/---

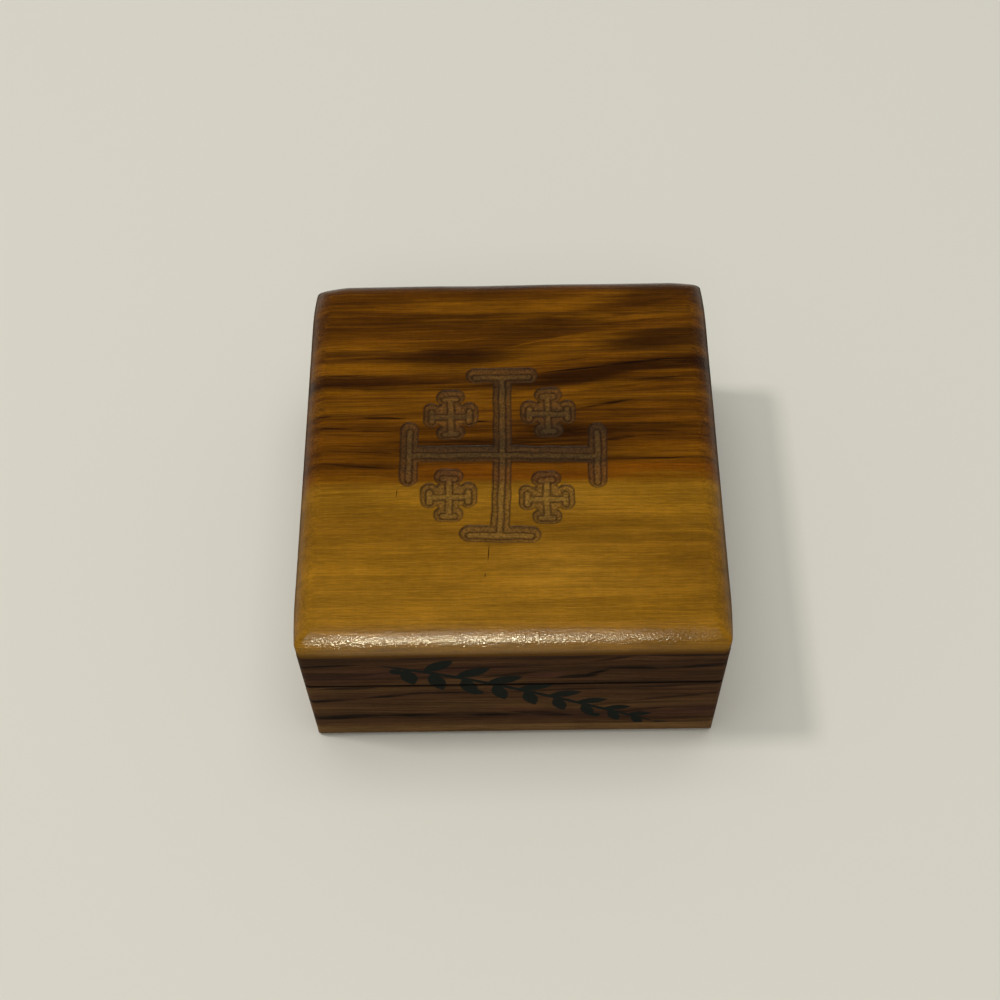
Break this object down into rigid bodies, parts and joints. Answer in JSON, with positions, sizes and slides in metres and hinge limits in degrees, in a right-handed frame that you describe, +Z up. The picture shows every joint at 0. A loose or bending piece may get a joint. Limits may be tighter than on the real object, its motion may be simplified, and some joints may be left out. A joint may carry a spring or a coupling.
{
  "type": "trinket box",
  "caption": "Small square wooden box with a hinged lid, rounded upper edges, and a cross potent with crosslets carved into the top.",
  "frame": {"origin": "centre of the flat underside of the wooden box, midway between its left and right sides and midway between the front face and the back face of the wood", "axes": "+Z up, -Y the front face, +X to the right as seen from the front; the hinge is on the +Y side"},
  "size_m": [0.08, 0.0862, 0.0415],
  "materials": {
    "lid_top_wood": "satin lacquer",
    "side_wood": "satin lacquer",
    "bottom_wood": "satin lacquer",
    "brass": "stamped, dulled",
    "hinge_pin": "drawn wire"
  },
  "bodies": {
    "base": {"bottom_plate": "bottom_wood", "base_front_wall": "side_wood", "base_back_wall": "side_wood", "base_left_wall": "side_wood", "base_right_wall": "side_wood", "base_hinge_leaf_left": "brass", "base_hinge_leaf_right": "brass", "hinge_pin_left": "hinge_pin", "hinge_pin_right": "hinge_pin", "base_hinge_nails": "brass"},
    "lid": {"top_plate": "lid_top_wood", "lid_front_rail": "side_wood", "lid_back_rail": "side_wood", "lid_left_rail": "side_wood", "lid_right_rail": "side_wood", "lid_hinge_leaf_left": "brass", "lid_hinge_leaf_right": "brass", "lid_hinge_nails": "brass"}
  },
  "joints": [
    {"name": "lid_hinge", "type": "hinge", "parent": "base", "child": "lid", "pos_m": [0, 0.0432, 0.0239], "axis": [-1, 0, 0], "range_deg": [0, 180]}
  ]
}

\---
/---

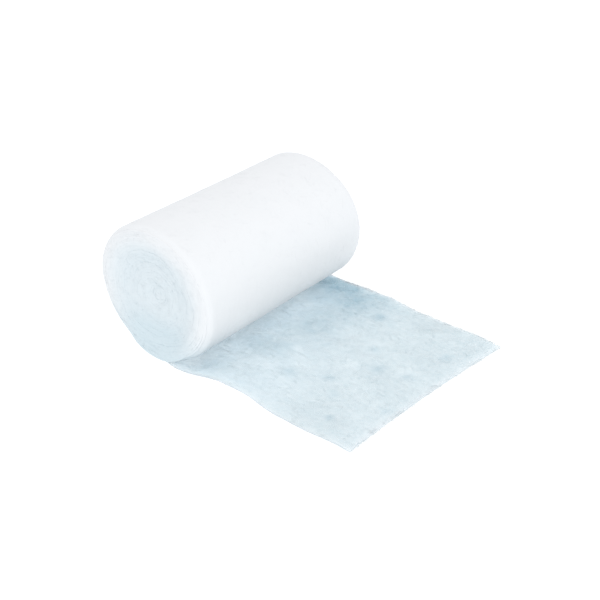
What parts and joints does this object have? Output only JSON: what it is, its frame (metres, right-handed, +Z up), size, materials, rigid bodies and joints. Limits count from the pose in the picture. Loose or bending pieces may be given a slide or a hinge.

\---

- **Directive**:
Identify the lines in the entries that hold "joints" and return each one.

- **Written solution**:
Break this object down into rigid bodies, parts and joints. Answer in JSON, with positions, sizes and slides in metres and hinge limits in degrees, in a right-handed frame that you describe, +Z up. The picture shows every joint at 0. A loose or bending piece may get a joint. Limits may be tighter than on the real object, its motion may be simplified, and some joints may be left out. A joint may carry a spring or a coupling.
  "joints": [
What parts and joints does this object have? Output only JSON: what it is, its frame (metres, right-handed, +Z up), size, materials, rigid bodies and joints. Limits count from the pose in the picture. Loose or bending pieces may be given a slide or a hinge.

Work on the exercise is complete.